• _Material_:
# # # # # # #
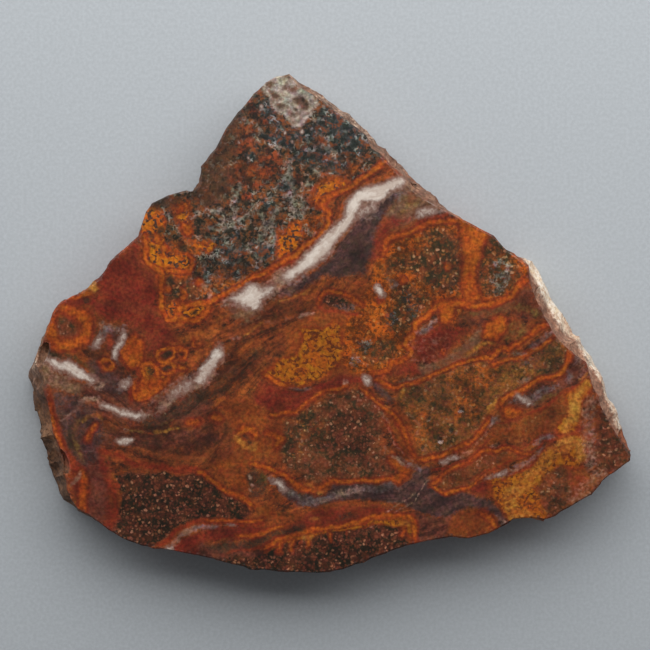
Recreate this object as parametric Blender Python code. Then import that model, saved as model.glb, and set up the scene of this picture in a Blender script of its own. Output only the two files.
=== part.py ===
# # # # # # #
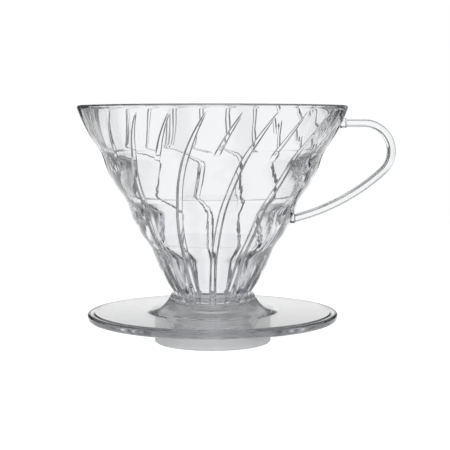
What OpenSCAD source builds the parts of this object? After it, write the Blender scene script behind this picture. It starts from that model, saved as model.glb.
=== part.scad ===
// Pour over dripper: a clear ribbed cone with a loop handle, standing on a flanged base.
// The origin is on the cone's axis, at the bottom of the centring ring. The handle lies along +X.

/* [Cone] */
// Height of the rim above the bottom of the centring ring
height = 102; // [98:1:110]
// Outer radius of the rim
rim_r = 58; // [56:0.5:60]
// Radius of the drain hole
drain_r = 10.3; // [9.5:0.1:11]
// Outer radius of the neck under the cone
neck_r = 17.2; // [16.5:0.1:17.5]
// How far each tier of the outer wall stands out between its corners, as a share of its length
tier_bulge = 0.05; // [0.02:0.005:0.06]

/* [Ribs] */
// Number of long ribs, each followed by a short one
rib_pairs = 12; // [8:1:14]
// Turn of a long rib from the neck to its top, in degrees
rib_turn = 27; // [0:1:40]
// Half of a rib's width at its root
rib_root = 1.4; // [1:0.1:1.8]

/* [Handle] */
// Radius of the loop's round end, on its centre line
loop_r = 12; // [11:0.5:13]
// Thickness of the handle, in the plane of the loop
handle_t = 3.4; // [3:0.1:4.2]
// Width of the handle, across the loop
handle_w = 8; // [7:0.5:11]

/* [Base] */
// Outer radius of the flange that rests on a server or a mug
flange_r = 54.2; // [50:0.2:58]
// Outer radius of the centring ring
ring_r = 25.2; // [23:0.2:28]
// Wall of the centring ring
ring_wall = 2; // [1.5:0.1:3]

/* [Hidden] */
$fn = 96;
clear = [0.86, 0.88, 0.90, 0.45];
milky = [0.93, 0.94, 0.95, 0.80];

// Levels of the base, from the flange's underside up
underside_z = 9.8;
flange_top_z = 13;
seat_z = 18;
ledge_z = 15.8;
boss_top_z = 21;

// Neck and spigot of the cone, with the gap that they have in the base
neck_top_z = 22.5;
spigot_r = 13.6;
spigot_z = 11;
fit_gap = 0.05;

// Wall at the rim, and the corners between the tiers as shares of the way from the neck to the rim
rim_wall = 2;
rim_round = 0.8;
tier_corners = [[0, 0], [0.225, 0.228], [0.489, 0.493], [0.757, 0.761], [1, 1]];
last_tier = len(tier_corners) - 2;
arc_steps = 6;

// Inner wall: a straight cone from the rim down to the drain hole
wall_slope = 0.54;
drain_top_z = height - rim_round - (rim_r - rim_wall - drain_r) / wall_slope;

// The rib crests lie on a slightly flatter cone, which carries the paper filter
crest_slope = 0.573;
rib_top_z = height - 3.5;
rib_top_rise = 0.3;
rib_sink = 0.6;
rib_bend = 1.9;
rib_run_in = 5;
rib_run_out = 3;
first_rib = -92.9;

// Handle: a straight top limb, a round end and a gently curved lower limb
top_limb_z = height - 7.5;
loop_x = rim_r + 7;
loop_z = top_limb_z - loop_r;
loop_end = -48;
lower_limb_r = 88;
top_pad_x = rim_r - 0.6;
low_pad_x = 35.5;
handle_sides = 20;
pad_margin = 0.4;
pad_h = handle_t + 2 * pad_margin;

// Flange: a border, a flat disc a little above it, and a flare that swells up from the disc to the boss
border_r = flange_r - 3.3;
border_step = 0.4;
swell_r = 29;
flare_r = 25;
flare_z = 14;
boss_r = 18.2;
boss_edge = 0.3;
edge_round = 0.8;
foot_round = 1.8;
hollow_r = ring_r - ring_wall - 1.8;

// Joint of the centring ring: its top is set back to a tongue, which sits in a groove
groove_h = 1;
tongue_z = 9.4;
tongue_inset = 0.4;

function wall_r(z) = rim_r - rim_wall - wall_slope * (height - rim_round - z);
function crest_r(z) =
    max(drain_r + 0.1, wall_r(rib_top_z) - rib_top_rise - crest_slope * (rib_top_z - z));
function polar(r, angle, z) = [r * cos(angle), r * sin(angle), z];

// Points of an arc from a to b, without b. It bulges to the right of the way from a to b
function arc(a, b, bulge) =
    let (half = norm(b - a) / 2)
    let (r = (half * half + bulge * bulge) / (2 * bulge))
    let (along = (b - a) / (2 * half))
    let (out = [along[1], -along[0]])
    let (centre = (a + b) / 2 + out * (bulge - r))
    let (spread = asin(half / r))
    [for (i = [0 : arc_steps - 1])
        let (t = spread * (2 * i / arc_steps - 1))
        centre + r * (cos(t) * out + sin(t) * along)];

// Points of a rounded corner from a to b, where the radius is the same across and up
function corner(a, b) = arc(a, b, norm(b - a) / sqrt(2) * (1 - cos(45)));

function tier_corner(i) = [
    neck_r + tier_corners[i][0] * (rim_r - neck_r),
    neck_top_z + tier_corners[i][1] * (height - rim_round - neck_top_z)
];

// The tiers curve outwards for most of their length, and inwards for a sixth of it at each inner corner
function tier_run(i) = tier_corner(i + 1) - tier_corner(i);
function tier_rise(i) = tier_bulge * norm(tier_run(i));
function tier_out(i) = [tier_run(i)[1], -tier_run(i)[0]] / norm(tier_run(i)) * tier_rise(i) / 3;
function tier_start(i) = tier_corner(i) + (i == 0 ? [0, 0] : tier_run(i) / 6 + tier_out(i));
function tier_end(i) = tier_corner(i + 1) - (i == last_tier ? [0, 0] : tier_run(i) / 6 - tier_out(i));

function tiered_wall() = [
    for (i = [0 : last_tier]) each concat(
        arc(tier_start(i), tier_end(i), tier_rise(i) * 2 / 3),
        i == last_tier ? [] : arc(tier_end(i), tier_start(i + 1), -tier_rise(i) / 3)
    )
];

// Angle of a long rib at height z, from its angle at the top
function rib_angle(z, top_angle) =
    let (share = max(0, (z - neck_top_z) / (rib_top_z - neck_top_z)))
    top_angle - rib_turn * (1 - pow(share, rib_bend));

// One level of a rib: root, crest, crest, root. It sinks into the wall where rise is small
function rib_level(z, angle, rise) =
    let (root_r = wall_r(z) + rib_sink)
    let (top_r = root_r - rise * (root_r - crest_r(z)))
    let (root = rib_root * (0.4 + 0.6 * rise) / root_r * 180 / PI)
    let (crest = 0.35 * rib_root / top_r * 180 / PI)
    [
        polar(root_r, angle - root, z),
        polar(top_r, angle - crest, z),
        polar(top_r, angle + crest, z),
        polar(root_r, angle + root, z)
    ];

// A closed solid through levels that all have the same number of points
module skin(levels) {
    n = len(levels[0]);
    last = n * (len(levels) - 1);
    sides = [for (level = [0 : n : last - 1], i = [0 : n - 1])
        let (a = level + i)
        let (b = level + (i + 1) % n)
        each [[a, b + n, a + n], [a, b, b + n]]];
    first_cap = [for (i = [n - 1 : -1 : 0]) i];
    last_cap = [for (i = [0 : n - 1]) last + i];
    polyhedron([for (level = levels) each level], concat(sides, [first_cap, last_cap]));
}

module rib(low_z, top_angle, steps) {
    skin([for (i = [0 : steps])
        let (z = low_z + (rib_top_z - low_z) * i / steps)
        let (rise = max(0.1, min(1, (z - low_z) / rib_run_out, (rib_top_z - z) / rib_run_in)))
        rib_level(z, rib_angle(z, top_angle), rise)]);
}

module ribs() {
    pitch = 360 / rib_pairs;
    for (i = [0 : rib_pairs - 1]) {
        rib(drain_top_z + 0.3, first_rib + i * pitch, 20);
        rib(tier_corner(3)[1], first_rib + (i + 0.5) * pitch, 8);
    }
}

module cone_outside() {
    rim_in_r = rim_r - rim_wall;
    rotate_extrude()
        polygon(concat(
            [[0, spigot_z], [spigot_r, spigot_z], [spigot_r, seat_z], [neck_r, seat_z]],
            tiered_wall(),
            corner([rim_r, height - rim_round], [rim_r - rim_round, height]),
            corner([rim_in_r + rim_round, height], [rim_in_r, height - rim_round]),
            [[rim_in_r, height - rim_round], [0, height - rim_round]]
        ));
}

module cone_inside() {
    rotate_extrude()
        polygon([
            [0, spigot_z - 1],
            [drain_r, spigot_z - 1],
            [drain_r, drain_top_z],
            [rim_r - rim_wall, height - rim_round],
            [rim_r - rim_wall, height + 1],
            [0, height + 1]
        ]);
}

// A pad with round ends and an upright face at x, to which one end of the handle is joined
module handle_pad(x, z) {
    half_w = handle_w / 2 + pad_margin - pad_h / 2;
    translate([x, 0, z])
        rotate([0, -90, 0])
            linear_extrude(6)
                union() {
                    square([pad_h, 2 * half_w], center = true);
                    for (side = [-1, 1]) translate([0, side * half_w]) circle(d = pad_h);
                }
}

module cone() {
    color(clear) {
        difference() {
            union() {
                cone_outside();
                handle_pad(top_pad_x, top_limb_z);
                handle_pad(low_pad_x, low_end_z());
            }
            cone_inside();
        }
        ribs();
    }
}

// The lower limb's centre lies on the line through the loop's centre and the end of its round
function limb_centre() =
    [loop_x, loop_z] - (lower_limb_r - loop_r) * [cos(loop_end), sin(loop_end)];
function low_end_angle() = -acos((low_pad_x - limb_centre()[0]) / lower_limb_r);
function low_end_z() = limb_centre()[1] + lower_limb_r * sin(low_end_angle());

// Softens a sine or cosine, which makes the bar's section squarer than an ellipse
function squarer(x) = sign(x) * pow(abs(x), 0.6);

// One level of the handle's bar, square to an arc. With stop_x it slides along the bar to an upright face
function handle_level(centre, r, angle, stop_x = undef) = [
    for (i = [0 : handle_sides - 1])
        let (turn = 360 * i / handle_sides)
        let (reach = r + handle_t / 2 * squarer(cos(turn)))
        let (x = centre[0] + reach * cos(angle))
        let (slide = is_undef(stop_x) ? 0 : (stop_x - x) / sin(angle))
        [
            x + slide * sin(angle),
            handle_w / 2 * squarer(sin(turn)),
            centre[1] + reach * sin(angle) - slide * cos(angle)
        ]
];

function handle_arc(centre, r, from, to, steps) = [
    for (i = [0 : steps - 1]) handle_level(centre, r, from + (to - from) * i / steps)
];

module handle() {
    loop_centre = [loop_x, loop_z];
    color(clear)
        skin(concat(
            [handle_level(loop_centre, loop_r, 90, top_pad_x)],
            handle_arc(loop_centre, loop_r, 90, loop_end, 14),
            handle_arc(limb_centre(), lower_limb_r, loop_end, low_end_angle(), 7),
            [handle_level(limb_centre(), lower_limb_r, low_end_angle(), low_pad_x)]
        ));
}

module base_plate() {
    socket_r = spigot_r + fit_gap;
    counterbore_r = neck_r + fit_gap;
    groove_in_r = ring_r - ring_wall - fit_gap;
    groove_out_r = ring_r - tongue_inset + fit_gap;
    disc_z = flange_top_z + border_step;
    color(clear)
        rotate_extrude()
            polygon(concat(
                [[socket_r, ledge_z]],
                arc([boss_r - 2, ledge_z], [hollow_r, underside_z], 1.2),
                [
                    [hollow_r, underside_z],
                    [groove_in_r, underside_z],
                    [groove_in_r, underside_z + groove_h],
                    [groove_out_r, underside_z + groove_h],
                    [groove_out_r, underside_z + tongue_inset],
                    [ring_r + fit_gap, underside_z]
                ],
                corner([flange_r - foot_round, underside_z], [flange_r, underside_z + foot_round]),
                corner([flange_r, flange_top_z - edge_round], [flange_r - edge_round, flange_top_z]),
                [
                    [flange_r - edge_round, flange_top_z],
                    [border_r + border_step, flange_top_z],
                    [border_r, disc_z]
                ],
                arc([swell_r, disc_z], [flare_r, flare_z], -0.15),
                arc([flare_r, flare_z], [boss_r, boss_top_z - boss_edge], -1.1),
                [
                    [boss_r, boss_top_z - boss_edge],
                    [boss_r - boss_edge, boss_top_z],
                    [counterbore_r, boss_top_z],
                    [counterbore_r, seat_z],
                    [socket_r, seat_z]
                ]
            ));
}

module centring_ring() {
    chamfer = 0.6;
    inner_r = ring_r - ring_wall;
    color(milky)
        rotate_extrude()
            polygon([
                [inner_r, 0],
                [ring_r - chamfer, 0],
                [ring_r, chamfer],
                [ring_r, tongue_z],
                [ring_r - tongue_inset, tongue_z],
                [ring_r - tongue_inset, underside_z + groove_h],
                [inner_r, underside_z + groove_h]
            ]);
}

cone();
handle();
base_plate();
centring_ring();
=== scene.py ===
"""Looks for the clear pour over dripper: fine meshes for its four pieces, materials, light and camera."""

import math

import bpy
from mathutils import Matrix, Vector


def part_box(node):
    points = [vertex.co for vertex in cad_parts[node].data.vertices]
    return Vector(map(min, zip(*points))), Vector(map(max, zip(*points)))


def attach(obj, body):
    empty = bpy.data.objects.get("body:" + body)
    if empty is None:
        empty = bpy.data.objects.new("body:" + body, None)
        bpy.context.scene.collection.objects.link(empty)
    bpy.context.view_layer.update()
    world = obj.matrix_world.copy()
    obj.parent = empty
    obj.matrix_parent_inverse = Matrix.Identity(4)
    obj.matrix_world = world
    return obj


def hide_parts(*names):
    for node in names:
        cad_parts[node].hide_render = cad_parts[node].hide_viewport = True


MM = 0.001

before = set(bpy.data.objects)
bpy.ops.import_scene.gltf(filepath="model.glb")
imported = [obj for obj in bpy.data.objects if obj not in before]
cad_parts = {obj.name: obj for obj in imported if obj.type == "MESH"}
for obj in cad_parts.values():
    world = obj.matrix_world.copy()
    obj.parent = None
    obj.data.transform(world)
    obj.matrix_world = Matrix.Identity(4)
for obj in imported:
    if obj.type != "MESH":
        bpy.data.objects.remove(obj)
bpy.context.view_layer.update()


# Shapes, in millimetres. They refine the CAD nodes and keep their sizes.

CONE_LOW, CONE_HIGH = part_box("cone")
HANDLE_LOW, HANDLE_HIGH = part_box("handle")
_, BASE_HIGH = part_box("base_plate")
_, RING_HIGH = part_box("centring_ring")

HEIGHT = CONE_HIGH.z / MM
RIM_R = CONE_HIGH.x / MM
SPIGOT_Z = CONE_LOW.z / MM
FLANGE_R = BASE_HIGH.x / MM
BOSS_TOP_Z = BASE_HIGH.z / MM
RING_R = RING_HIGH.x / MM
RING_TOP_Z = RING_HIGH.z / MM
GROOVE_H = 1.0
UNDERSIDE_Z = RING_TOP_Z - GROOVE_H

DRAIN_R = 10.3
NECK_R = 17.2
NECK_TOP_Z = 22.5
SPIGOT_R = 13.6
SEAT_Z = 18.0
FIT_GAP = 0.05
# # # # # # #
• _What needs to be done_: The lines from the one containing "color(milky)" to the one containing "obj.matrix_parent_inverse = Matrix.Identity(4)", both included, are to be extracted exactly; give no other line.

• _Reply to the exercise_:
    color(milky)
        rotate_extrude()
            polygon([
                [inner_r, 0],
                [ring_r - chamfer, 0],
                [ring_r, chamfer],
                [ring_r, tongue_z],
                [ring_r - tongue_inset, tongue_z],
                [ring_r - tongue_inset, underside_z + groove_h],
                [inner_r, underside_z + groove_h]
            ]);
}

cone();
handle();
base_plate();
centring_ring();
=== scene.py ===
"""Looks for the clear pour over dripper: fine meshes for its four pieces, materials, light and camera."""

import math

import bpy
from mathutils import Matrix, Vector


def part_box(node):
    points = [vertex.co for vertex in cad_parts[node].data.vertices]
    return Vector(map(min, zip(*points))), Vector(map(max, zip(*points)))


def attach(obj, body):
    empty = bpy.data.objects.get("body:" + body)
    if empty is None:
        empty = bpy.data.objects.new("body:" + body, None)
        bpy.context.scene.collection.objects.link(empty)
    bpy.context.view_layer.update()
    world = obj.matrix_world.copy()
    obj.parent = empty
    obj.matrix_parent_inverse = Matrix.Identity(4)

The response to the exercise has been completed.